Hundreds of trees on her family's property were uprooted, twisted, and broken - nearly four acres of dense woods so splintered and stripped that the property barely looks like home.

Three of the four houses owned by family members on the property are damaged; the one Pam's husband, Rob, grew up in lost much of its roof, sustained water damage, and may be beyond repair.

The landscape "is unrecognizable," says Rob Kafka, 63, a retired Gloucester County probation officer who has been married to Pam for 38 years. The couple have five grown children and 11 grandchildren.

"Everything," adds Kafka, "looks unfamiliar."

More than two weeks after the June 23 storm - which generated straight-line winds of up to 85 m.p.h. - the cleanup continues for the Kafkas and other Clarksboro residents, as well as for people in other South Jersey communities.

Damage was localized but occurred throughout the region. Particularly hard hit was Clarksboro, the venerable village where Cohawkin Road meets Kings Highway in East Greenwich Township, Gloucester County.

"Like Godzilla walked through," says resident Nancy Carter, whose church, Evangelical United Methodist, lost its steeple in the storm.

"You can try to describe it to people, but until they see it, they don't know," says Jason Jones, owner of New Life Landscaping, in nearby Mantua Township. "It's insane."

I saw what Jones meant when I visited Clarksboro last Thursday. Bright blue tarps topped roof after damaged roof, and private contractors and public works crews were busy on seemingly every street.

The air whined with power tools and the beep-beep-beep of heavy equipment. Leaves on uprooted trees were turning yellow; numerous lawns and curbs held piles of debris.
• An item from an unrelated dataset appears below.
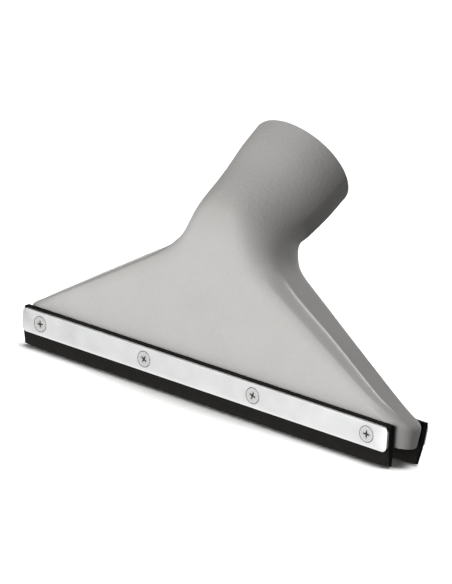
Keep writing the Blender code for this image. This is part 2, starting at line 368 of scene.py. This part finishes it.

Although the power was back on, the main roads were open and busy, and repairs were underway all over the place, it was clear that something bad had happened in Clarksboro.

"This storm was unprecedented," says township Mayor Dale Archer, noting that 18,000 cubic yards of debris have been removed so far.

Archer, who lost 14 trees at his home in the township's Mickleton section, outlined the impacts throughout East Greenwich: 3,000 trees lost; 100 utility poles toppled; more than 500 homes damaged; and 16 homes and three businesses rendered uninhabitable or unusable.

"We had zero fatalities, and we're very thankful there were no serious injuries," he says, adding that the emergency and follow-up response by professionals as well as the community has been "inspirational."

But damage to township property (including police cruisers and public works equipment), as well as labor and other costs associated with the storm and the cleanup, so far totals $1.1 million.

Archer also points out that the $20.2 million total damage estimate for Gloucester, Camden, Burlington, and Atlantic Counties exceeds the $12.4 million qualification threshold for federal disaster assistance. (Rep. Donald Norcross said state officials are expected to send a disaster declaration to President Obama some time this week.)

"We need emergency help," says Pam Kafka, who, like her husband, worries that it could take years to restore the landscape around them.

"I played in the woods back here when I was a little kid," says Rob, who with his wife is a member of the Providence Orthodox Presbyterian Church in Mantua.

Faith - as well as family, friends, and caring neighbors - has helped them cope with the storm's brutal aftermath, the Kafkas say.

"Our first reaction was just to run, to mow it all down and get out of here, because it's just so painful," Pam says.

"But all things being equal," adds Rob, "we want to stay."